━━━━━ Material ━━━━━
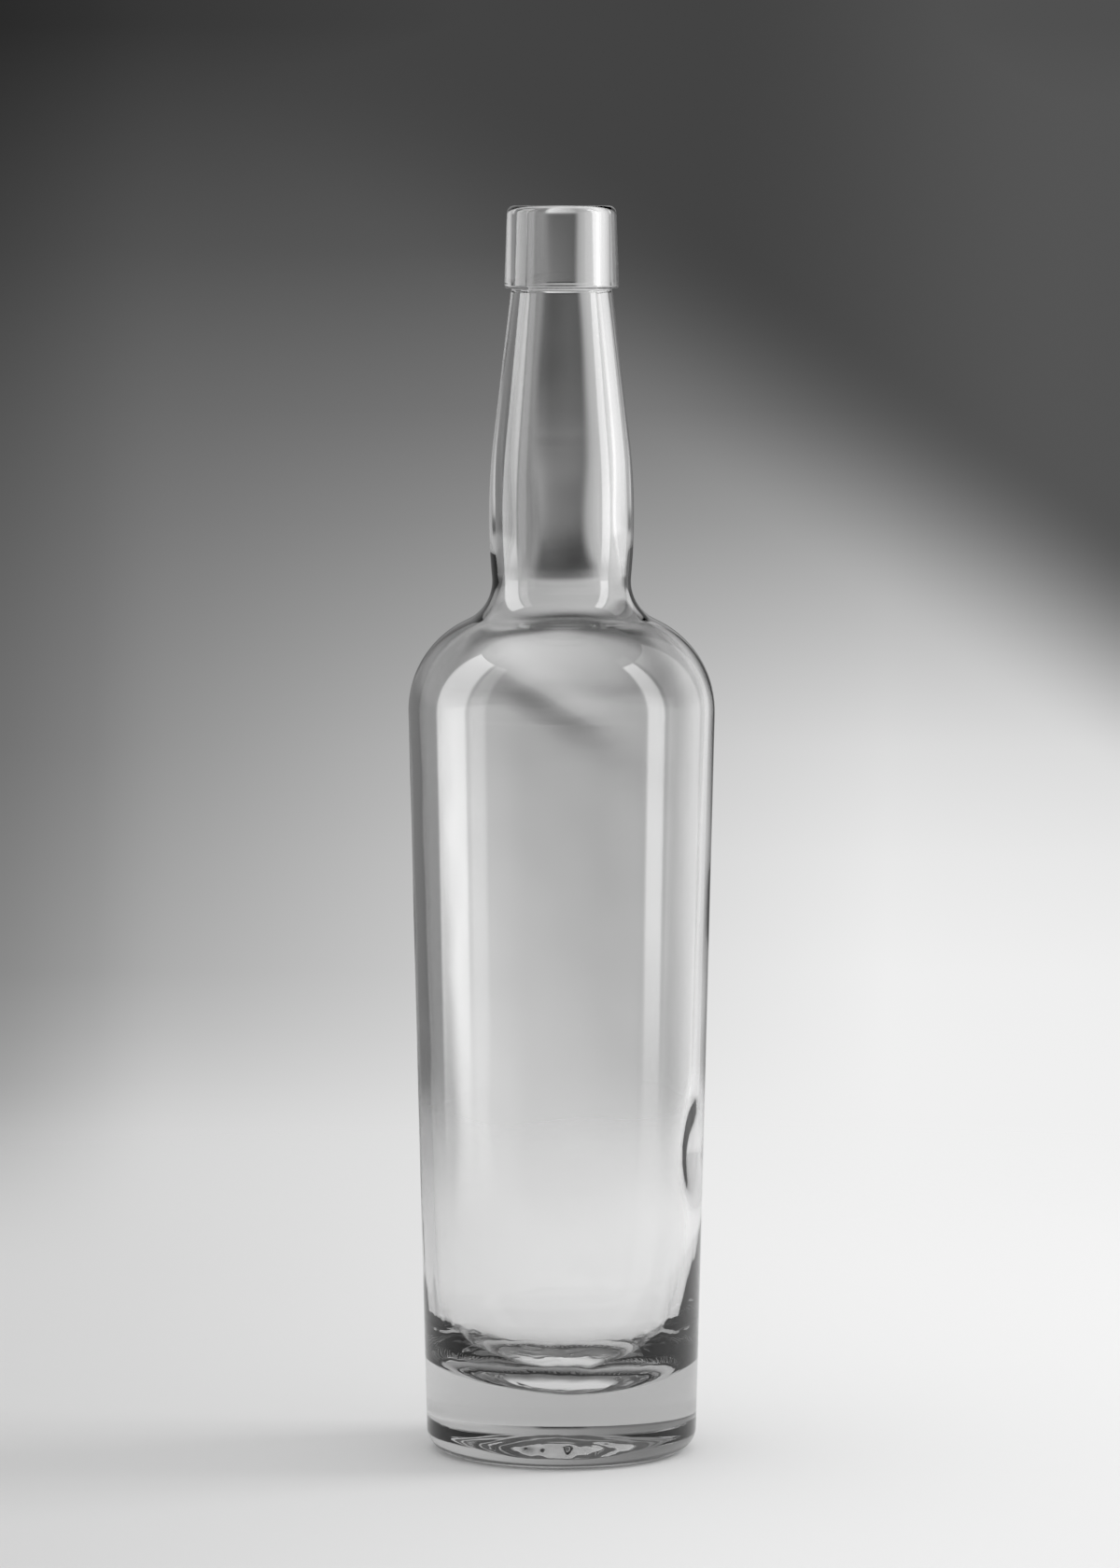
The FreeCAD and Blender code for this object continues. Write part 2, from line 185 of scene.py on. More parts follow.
@dataclass(frozen=True)
class ClearGlass:
    """Polished flint glass with the faint waves that a mould leaves on its skin.

    The body tone and the depth say how the mass of the glass darkens what is seen through it.
    """

    tint: tuple[float, float, float] = (0.98, 0.98, 0.98)
    body_tone: tuple[float, float, float] = (0.5, 0.5, 0.5)
    depth: float = 16.5
    refraction: float = 1.52
    polish: float = 0.0
    wave_scale: float = 55.0
    wave_detail: float = 2.0
    wave_height: float = 0.00002
    wave_stretch: tuple[float, float, float] = (1.0, 1.0, 0.35)

    def make(self) -> bpy.types.Material:
        """Build the material.

        Returns:
            The glass material.
        """
        material = bpy.data.materials.new("clear_glass")
        material.use_nodes = True
        nodes = material.node_tree.nodes
        links = material.node_tree.links
        shader = nodes["Principled BSDF"]
        shader.inputs["Base Color"].default_value = (*self.tint, 1.0)
        shader.inputs["Roughness"].default_value = self.polish
        shader.inputs["IOR"].default_value = self.refraction
        shader.inputs["Transmission Weight"].default_value = 1.0
        place = nodes.new("ShaderNodeTexCoord")
        stretch = nodes.new("ShaderNodeMapping")
        stretch.inputs["Scale"].default_value = self.wave_stretch
        waves = nodes.new("ShaderNodeTexNoise")
        waves.inputs["Scale"].default_value = self.wave_scale
        waves.inputs["Detail"].default_value = self.wave_detail
        bump = nodes.new("ShaderNodeBump")
        bump.inputs["Strength"].default_value = 1.0
        bump.inputs["Distance"].default_value = self.wave_height
        links.new(place.outputs["Object"], stretch.inputs["Vector"])
        links.new(stretch.outputs["Vector"], waves.inputs["Vector"])
        links.new(waves.outputs["Fac"], bump.inputs["Height"])
        links.new(bump.outputs["Normal"], shader.inputs["Normal"])
        mass = nodes.new("ShaderNodeVolumeAbsorption")
        mass.inputs["Color"].default_value = (*self.body_tone, 1.0)
        mass.inputs["Density"].default_value = self.depth
        links.new(mass.outputs["Volume"], nodes["Material Output"].inputs["Volume"])
        return material


@dataclass(frozen=True)
class Lump:
    """A soft swelling of the glass on its inner side, or a hollow where its amount is negative.

    Azimuth and width are in degrees round the axis, from 0 on the right over 90 at the back, and heights and
    the amount in millimetres. A slant makes it climb, by so many millimetres a degree. It fades out nearer to
    the axis than the radius calm.
    """

    azimuth: float
    height: float
    wide: float
    tall: float
    amount: float
    push: Push = Push.OUT
    slant: float = 0.0
    calm: float = 8.0

    def share(self, place: Vector) -> float:
        """Say how much of the swelling a place gets.

        Args:
            place: the place, in millimetres.

        Returns:
            The share, from 0 to 1.
        """
        turn = math.degrees(math.atan2(place.y, place.x)) - self.azimuth
        turn = (turn + CIRCLE / 2) % CIRCLE - CIRCLE / 2
        rise = place.z - self.height - self.slant * turn
        axis = min(1.0, math.hypot(place.x, place.y) / self.calm)
        return axis * math.exp(-(turn / self.wide) ** 2 - (rise / self.tall) ** 2)


@dataclass(frozen=True)
class Spacing:
    """How far apart the stations of the half section stand, in millimetres, from part to part."""

    dome: float = 1.2
    ring: float = 0.85
    rim: float = 0.5
    heel: float = 0.6
    wall: float = 11.0
    shoulder: float = 1.4
    foot: float = 0.9
    neck: float = 2.5
    neck_top: float = 3.5
    groove: float = 0.2
    band_foot: float = 0.35
    band_edge: float = 0.22
    band: float = 3.5
    band_corner: float = 0.4
    mouth: float = 0.8
    lip: float = 0.25
    bore: float = 3.5
    bore_foot: float = 3.0
    inner_foot: float = 1.2
    inner_shoulder: float = 1.5
    inner_wall: float = 5.0
    floor_corner: float = 1.2
    floor: float = 1.8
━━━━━
Quote the data above in full, changing nothing.

• [Output of the exercise]
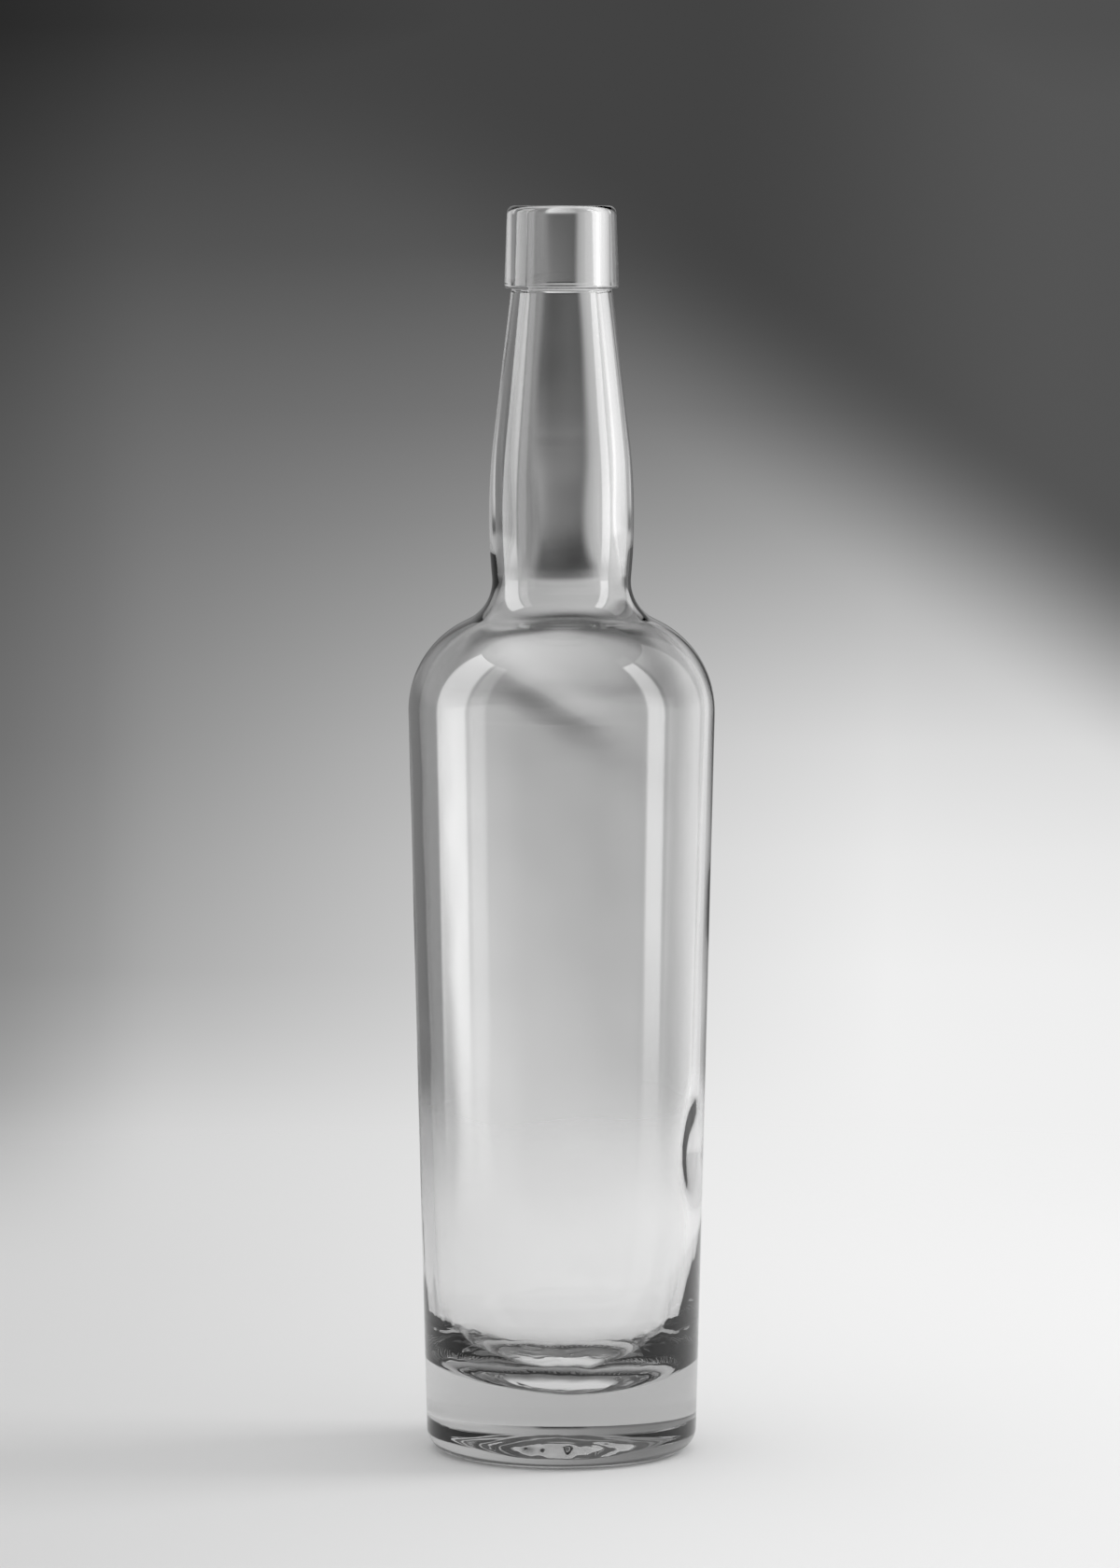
The FreeCAD and Blender code for this object continues. Write part 2, from line 185 of scene.py on. More parts follow.
@dataclass(frozen=True)
class ClearGlass:
    """Polished flint glass with the faint waves that a mould leaves on its skin.

    The body tone and the depth say how the mass of the glass darkens what is seen through it.
    """

    tint: tuple[float, float, float] = (0.98, 0.98, 0.98)
    body_tone: tuple[float, float, float] = (0.5, 0.5, 0.5)
    depth: float = 16.5
    refraction: float = 1.52
    polish: float = 0.0
    wave_scale: float = 55.0
    wave_detail: float = 2.0
    wave_height: float = 0.00002
    wave_stretch: tuple[float, float, float] = (1.0, 1.0, 0.35)

    def make(self) -> bpy.types.Material:
        """Build the material.

        Returns:
            The glass material.
        """
        material = bpy.data.materials.new("clear_glass")
        material.use_nodes = True
        nodes = material.node_tree.nodes
        links = material.node_tree.links
        shader = nodes["Principled BSDF"]
        shader.inputs["Base Color"].default_value = (*self.tint, 1.0)
        shader.inputs["Roughness"].default_value = self.polish
        shader.inputs["IOR"].default_value = self.refraction
        shader.inputs["Transmission Weight"].default_value = 1.0
        place = nodes.new("ShaderNodeTexCoord")
        stretch = nodes.new("ShaderNodeMapping")
        stretch.inputs["Scale"].default_value = self.wave_stretch
        waves = nodes.new("ShaderNodeTexNoise")
        waves.inputs["Scale"].default_value = self.wave_scale
        waves.inputs["Detail"].default_value = self.wave_detail
        bump = nodes.new("ShaderNodeBump")
        bump.inputs["Strength"].default_value = 1.0
        bump.inputs["Distance"].default_value = self.wave_height
        links.new(place.outputs["Object"], stretch.inputs["Vector"])
        links.new(stretch.outputs["Vector"], waves.inputs["Vector"])
        links.new(waves.outputs["Fac"], bump.inputs["Height"])
        links.new(bump.outputs["Normal"], shader.inputs["Normal"])
        mass = nodes.new("ShaderNodeVolumeAbsorption")
        mass.inputs["Color"].default_value = (*self.body_tone, 1.0)
        mass.inputs["Density"].default_value = self.depth
        links.new(mass.outputs["Volume"], nodes["Material Output"].inputs["Volume"])
        return material


@dataclass(frozen=True)
class Lump:
    """A soft swelling of the glass on its inner side, or a hollow where its amount is negative.

    Azimuth and width are in degrees round the axis, from 0 on the right over 90 at the back, and heights and
    the amount in millimetres. A slant makes it climb, by so many millimetres a degree. It fades out nearer to
    the axis than the radius calm.
    """

    azimuth: float
    height: float
    wide: float
    tall: float
    amount: float
    push: Push = Push.OUT
    slant: float = 0.0
    calm: float = 8.0

    def share(self, place: Vector) -> float:
        """Say how much of the swelling a place gets.

        Args:
            place: the place, in millimetres.

        Returns:
            The share, from 0 to 1.
        """
        turn = math.degrees(math.atan2(place.y, place.x)) - self.azimuth
        turn = (turn + CIRCLE / 2) % CIRCLE - CIRCLE / 2
        rise = place.z - self.height - self.slant * turn
        axis = min(1.0, math.hypot(place.x, place.y) / self.calm)
        return axis * math.exp(-(turn / self.wide) ** 2 - (rise / self.tall) ** 2)


@dataclass(frozen=True)
class Spacing:
    """How far apart the stations of the half section stand, in millimetres, from part to part."""

    dome: float = 1.2
    ring: float = 0.85
    rim: float = 0.5
    heel: float = 0.6
    wall: float = 11.0
    shoulder: float = 1.4
    foot: float = 0.9
    neck: float = 2.5
    neck_top: float = 3.5
    groove: float = 0.2
    band_foot: float = 0.35
    band_edge: float = 0.22
    band: float = 3.5
    band_corner: float = 0.4
    mouth: float = 0.8
    lip: float = 0.25
    bore: float = 3.5
    bore_foot: float = 3.0
    inner_foot: float = 1.2
    inner_shoulder: float = 1.5
    inner_wall: float = 5.0
    floor_corner: float = 1.2
    floor: float = 1.8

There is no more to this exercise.